Ontario universities are currently working with the provincial government to create and fulfill Strategic Mandate Agreements, the goals of which are to “[build] on current strengths and to help drive system-wide objectives and government priorities.” Part of this process is evaluating a university’s research using bibliometrics—the quantitative analysis of journal articles. Bibliometric data collection is made possible by sophisticated computational algorithms. The specific metrics used in this case are based on the number of papers published and number of citations.
This is an alarming change: Although such methods of evaluation are not unusual, the Strategic Mandate Agreements officialize them and, during the project’s third phase, will tie them to funding. It is dangerous to base research funding on a metric that prioritizes volume of publishing over all else. In fact, such a decision is exclusionary of alternative research models, such as local, community-based, and Indigenous research, which are crucial for creating a multiplicity of academic narratives and sustaining engagement between local contexts and institutions.
Academic research does not exist in a bubble. The Strategic Mandate Agreements leave no room for local, community-based research, which tends to have other goals besides academic publishing and may be conducted in languages other than English. One-size-fits-all research metrics have no place in Canada, where the dominant narratives of academic research sit uneasily beside local models. Publishing is only one end goal, albeit the most visible and glamorous. Researchers should be encouraged to look outside the limited scope of the traditional academic world, and perform research that benefits local communities. In turn, government funds should be allotted to alternative forms of research with priorities other than publishing, for example, providing research services to institutions such as health clinics and information centres in disenfranchised communities.
Although the agreements are Ontario-exclusive, if their research evaluation metrics become a Canadian norm, the results might be unfortunate for researchers in Quebec, too—especially those engaging in community-based research. The community-based model is action-driven, emphasizing communication in local contexts. In contrast, publishing-focused bibliometrics, like those of the agreements, tend to prioritize “high impact” English-language journals at the cost of local research. This leaves little space for bilingual fields, such as Quebec studies, or even community-based research conducted with immigrant communities. Local, community-based programs often face unique barriers at research universities—the tenuous existence of the Quebec Studies program at McGill is but one example.

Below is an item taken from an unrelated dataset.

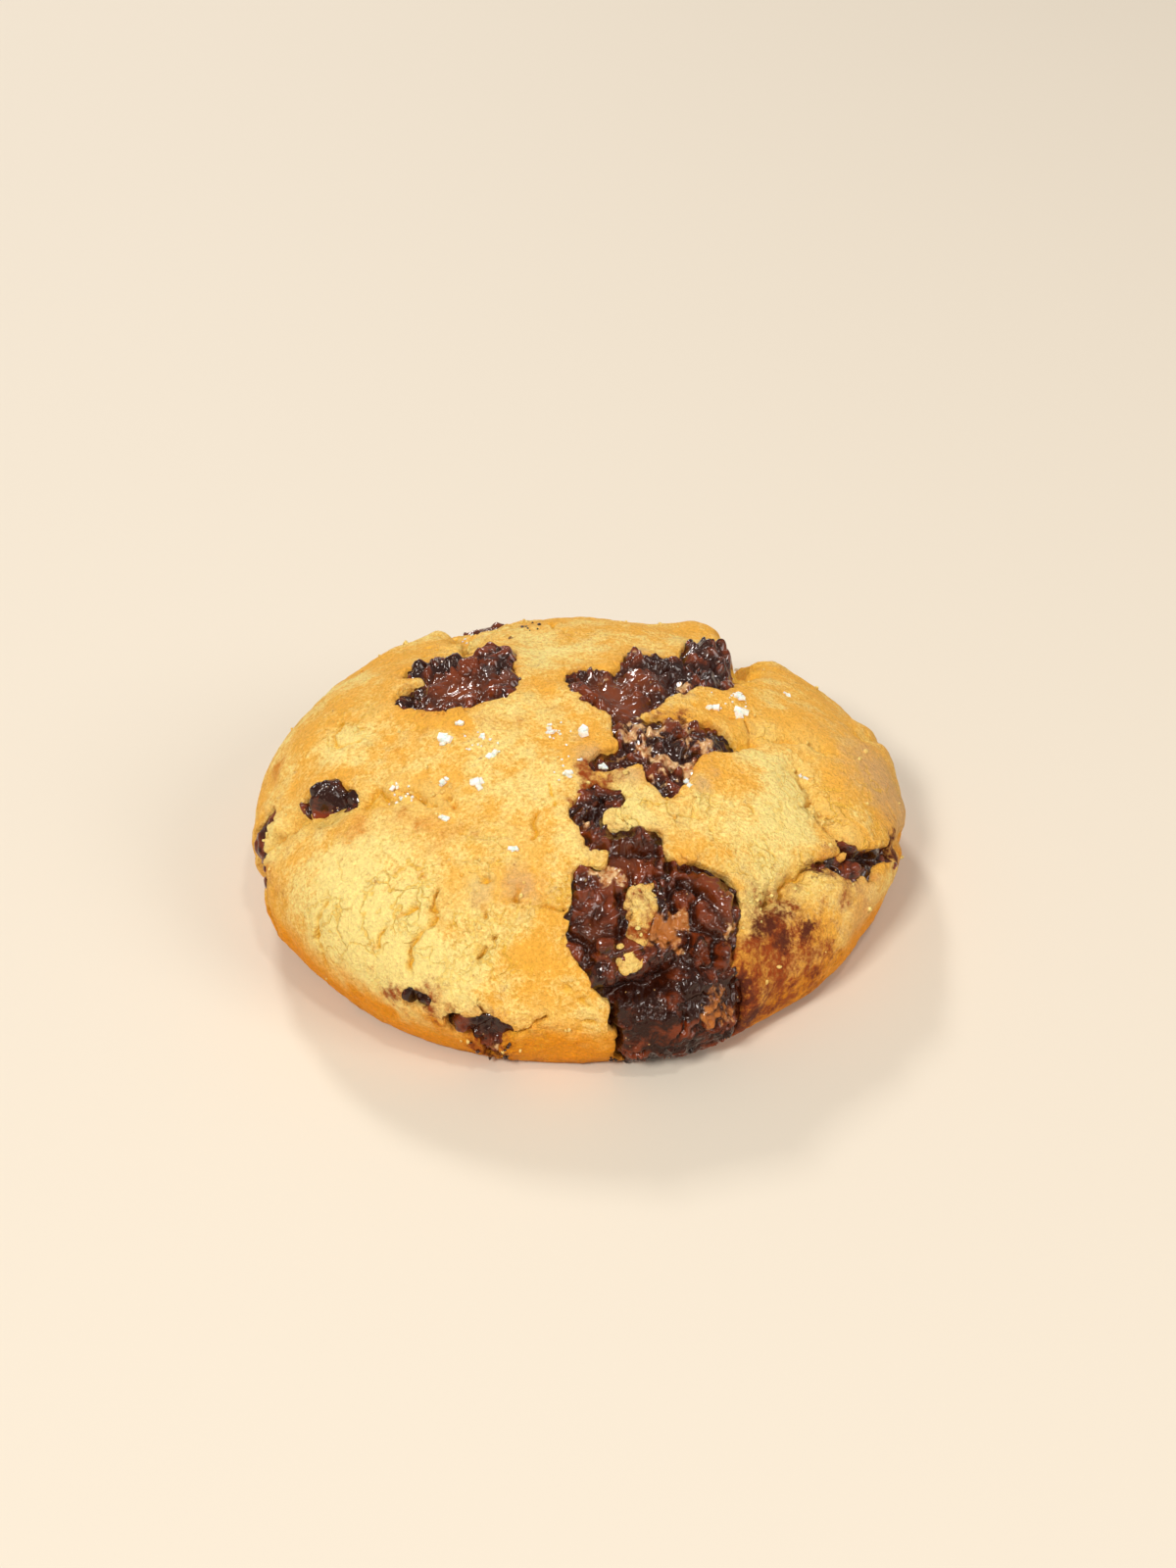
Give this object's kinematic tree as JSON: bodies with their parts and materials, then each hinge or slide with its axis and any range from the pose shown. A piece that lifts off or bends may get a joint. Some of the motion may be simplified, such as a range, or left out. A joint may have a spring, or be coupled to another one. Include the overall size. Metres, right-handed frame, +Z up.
{
  "type": "chocolate cookie",
  "caption": "Thick round bakery cookie with a domed pale crust, pools of melted chocolate and flakes of salt, lying flat on its base.",
  "frame": {"origin": "centre of the flat base, on the surface the cookie lies on", "axes": "+Z up out of the crust, -Y towards the side with the large chocolate pool that runs down to the base, +X to the right seen from there"},
  "size_m": [0.0867, 0.0849, 0.0298],
  "materials": {
    "dough": "matt, crumbly baked crust, pale gold with browner patches",
    "chocolate": "glossy melted and set chocolate, crinkled",
    "salt": "white, slightly see-through flakes"
  },
  "bodies": {
    "root": {"cookie_dough": "dough", "chocolate_back_left": "chocolate", "chocolate_back_right": "chocolate", "chocolate_middle": "chocolate", "chocolate_centre": "chocolate", "chocolate_front": "chocolate", "chocolate_left": "chocolate", "chocolate_left_edge": "chocolate", "chocolate_right": "chocolate", "chocolate_front_low": "chocolate", "chocolate_speck": "chocolate", "chocolate_rear_left": "chocolate", "chocolate_rear_right": "chocolate", "chocolate_rear_low": "chocolate"}
  },
  "joints": []
}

To normalize metrics that neglect these programs is to create an institutional bias against local research, which is necessary to strengthen the relationship between the academic institution and the surrounding community.
Indigenous research is another model that, while vital in Canada, might be further marginalized by publishing-based metrics. The Indigenous model often conducts research based on conversation, story, and care. This is not analogous with the Western scientific method, but it is an equally vital alternative narrative. To encode an academic system that devalues Indigenous research methods shuts Indigenous paradigms of learning, data, and history out of universities.
Ontario’s Strategic Mandate Agreements represent a choice to prioritize traditional research and academic publishing, despite the fact that it is now easier than ever to evaluate alternative research. Canadian institutions would do better to create methods for qualifying alternative forms of research, and legitimize a multiplicity of academic narratives. Only then can Canadian academia move toward a paradigm of inclusion and diversity rather than homogeneity.